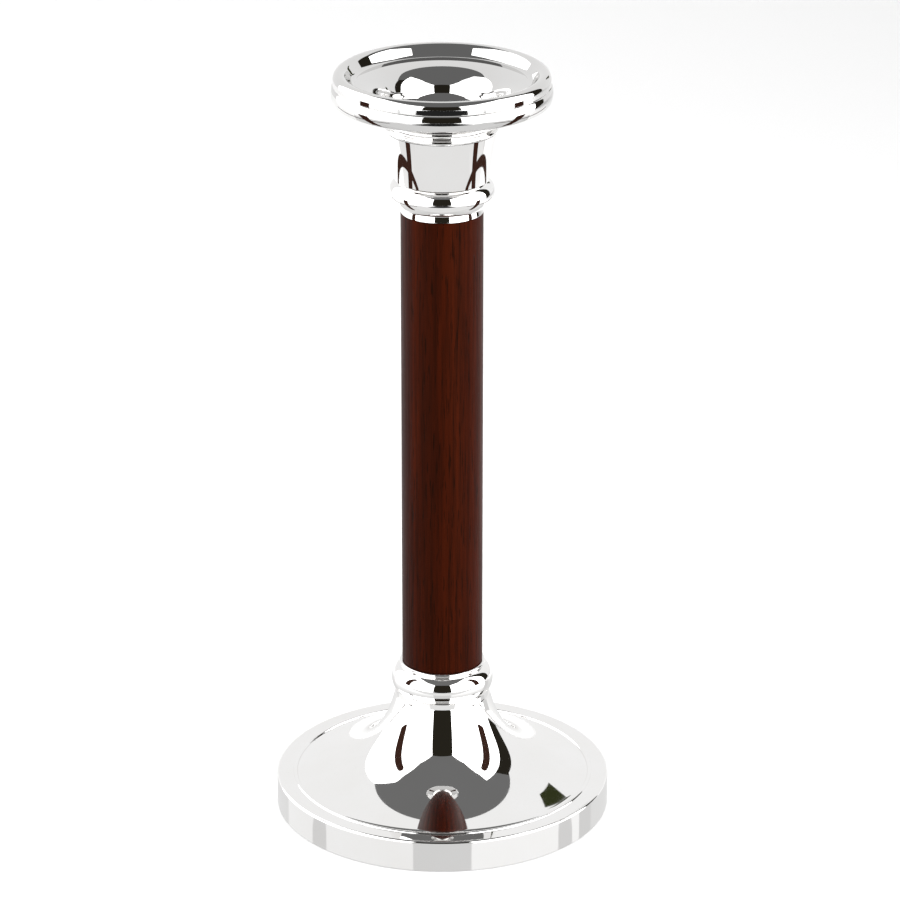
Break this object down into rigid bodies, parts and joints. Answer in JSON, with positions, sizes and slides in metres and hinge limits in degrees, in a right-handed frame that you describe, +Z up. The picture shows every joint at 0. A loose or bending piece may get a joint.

...

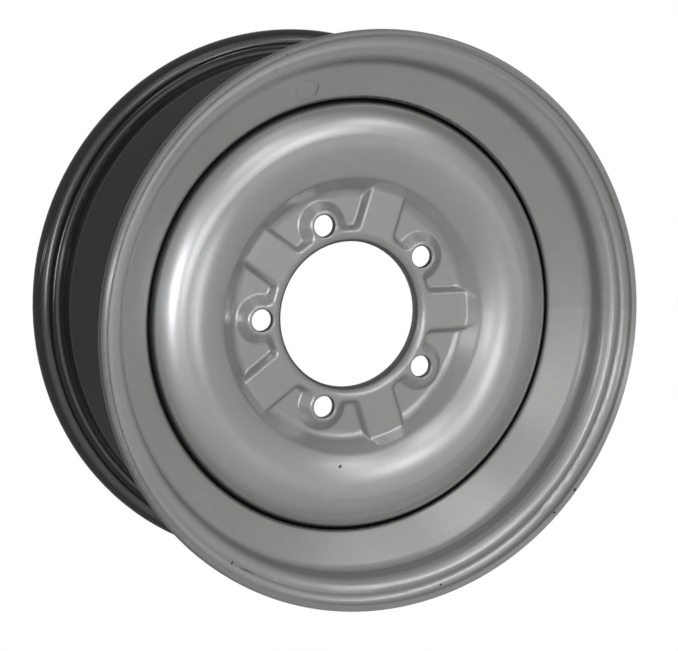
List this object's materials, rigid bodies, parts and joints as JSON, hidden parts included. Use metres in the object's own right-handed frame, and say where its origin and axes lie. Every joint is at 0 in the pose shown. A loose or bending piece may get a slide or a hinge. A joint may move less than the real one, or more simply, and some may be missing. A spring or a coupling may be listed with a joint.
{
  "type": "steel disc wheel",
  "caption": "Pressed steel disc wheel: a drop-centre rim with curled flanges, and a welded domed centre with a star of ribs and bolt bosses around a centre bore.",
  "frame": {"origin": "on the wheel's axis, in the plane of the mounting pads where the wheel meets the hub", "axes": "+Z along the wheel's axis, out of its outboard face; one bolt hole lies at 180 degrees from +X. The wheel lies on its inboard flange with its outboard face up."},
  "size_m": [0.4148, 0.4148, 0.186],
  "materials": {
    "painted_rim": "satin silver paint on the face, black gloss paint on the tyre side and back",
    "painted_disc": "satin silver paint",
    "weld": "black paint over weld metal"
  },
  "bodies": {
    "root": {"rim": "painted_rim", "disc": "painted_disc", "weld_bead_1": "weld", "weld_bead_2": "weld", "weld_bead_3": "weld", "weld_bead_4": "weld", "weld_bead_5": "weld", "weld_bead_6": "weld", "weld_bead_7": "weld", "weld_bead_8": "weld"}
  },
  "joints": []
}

* * *

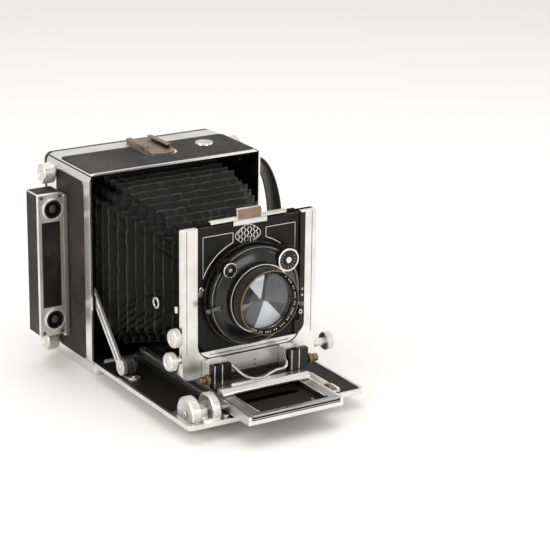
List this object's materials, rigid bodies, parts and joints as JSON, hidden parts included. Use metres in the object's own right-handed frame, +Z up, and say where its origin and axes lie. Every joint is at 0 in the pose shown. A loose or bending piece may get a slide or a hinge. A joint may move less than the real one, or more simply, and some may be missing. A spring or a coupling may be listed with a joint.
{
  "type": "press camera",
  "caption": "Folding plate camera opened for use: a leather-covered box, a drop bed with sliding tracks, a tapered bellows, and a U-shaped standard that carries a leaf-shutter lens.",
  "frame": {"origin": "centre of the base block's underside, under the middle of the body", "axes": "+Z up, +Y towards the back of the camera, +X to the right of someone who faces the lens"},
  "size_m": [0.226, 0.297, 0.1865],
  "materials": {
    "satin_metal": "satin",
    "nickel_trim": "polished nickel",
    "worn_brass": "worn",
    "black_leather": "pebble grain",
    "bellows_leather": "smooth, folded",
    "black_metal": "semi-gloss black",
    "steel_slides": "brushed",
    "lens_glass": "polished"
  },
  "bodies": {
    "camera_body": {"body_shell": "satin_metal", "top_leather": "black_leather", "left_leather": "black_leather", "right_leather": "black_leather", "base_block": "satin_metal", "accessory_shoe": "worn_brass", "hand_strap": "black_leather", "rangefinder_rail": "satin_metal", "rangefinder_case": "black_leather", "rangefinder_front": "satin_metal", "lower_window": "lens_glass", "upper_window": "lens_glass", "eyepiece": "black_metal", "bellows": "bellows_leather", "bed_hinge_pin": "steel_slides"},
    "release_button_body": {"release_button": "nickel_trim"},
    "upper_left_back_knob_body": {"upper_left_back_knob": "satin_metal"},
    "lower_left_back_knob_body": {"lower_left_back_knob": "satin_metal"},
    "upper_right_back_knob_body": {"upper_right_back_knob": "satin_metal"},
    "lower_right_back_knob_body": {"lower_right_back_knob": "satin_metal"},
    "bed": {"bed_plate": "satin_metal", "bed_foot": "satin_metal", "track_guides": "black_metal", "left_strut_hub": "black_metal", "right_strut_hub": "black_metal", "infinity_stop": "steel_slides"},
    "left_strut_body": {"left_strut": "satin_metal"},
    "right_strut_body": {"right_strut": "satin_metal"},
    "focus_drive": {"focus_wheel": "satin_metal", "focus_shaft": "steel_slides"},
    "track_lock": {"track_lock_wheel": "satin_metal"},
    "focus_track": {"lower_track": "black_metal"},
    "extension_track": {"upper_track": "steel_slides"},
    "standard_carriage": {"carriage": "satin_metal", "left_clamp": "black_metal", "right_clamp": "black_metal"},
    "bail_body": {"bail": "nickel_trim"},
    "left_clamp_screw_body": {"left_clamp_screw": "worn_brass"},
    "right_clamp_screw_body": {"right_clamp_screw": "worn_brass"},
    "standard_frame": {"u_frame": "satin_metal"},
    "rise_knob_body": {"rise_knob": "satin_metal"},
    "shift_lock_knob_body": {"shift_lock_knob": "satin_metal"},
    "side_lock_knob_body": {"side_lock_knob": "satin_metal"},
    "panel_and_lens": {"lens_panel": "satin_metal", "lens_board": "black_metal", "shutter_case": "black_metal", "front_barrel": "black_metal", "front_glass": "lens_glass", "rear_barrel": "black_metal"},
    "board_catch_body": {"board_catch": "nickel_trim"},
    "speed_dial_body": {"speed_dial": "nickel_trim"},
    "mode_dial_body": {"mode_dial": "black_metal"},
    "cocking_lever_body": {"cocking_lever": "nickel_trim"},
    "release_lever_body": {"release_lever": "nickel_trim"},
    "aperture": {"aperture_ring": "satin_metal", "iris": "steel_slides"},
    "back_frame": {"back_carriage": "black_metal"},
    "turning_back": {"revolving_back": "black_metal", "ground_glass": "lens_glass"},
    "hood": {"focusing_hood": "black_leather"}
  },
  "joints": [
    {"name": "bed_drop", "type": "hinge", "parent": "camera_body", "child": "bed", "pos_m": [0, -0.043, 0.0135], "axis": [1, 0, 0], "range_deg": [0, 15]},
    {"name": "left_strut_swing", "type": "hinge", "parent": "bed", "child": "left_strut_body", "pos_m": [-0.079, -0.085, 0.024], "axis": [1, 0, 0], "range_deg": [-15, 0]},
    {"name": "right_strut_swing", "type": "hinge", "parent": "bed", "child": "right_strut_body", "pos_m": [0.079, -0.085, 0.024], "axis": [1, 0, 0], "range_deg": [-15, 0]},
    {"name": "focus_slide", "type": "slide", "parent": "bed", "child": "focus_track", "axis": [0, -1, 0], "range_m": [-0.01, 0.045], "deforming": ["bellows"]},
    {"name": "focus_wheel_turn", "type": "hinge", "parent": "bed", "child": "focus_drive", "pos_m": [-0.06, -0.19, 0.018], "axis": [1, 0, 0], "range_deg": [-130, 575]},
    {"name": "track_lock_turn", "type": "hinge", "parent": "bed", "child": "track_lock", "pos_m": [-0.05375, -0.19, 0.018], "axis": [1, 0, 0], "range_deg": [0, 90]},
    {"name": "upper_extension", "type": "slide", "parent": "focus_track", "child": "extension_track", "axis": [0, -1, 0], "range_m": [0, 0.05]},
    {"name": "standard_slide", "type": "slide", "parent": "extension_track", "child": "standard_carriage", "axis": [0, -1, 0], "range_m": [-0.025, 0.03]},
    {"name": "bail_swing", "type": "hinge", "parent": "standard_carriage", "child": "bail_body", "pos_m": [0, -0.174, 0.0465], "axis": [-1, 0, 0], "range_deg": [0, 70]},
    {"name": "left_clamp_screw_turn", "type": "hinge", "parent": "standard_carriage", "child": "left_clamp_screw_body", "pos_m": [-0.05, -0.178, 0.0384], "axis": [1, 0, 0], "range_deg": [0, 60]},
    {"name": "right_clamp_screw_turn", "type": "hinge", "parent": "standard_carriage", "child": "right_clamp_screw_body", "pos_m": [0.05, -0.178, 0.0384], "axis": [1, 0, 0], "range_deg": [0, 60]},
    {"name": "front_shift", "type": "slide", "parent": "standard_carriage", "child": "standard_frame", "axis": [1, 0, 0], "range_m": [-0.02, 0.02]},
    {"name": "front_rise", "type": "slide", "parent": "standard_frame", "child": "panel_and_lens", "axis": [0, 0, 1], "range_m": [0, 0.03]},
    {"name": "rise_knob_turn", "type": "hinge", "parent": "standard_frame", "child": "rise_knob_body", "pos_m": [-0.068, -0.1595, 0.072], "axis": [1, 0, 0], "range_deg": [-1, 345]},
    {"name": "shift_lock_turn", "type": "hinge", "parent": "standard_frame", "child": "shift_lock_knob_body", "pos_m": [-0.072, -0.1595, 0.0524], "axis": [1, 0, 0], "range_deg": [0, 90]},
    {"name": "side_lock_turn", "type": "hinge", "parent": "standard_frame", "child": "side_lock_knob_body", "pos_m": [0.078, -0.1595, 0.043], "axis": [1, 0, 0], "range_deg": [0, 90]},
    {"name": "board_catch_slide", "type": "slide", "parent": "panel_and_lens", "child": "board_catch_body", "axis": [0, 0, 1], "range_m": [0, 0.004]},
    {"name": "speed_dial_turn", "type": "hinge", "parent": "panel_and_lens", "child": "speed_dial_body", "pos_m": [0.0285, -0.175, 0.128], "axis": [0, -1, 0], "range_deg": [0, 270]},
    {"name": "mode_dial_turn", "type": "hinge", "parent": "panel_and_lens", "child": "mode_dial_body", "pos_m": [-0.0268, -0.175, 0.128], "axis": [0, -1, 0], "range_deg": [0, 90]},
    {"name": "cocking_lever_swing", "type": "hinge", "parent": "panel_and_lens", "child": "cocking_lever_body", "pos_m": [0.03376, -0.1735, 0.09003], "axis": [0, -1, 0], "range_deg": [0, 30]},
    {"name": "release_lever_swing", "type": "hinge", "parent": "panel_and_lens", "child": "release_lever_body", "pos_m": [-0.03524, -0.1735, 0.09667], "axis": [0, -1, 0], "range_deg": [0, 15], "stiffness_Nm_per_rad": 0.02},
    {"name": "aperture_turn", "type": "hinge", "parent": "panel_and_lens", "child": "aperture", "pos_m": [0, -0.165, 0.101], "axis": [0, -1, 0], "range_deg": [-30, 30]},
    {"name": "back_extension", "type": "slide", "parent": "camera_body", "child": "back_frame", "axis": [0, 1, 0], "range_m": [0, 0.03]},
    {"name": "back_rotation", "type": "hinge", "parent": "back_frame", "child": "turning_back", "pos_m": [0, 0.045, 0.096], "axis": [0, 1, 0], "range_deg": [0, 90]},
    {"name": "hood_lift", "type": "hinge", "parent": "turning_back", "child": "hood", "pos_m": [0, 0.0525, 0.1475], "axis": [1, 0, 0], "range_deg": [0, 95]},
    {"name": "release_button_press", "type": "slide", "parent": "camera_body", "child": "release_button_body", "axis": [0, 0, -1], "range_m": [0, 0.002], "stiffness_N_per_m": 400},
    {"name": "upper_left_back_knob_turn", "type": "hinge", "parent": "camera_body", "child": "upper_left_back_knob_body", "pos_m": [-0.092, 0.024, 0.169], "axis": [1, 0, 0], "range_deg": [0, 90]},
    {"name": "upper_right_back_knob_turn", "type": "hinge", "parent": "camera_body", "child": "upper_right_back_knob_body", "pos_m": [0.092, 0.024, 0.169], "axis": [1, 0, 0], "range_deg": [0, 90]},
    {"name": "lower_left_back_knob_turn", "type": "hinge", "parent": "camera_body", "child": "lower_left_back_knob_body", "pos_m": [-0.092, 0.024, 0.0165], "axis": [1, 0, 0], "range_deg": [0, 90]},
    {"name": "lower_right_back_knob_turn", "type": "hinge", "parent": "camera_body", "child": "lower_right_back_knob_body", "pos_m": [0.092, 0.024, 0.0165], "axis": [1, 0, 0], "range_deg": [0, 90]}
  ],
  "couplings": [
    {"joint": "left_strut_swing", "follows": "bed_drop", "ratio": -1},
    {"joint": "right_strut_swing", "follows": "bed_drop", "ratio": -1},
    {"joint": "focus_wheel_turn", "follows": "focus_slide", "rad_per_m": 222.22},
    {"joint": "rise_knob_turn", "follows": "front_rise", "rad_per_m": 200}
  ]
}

▶ INSTRUCTIONS TO FOLLOW:
Tally the lines in the records above that contain the word "with", and give only that number.

▶ RESPONSE:
6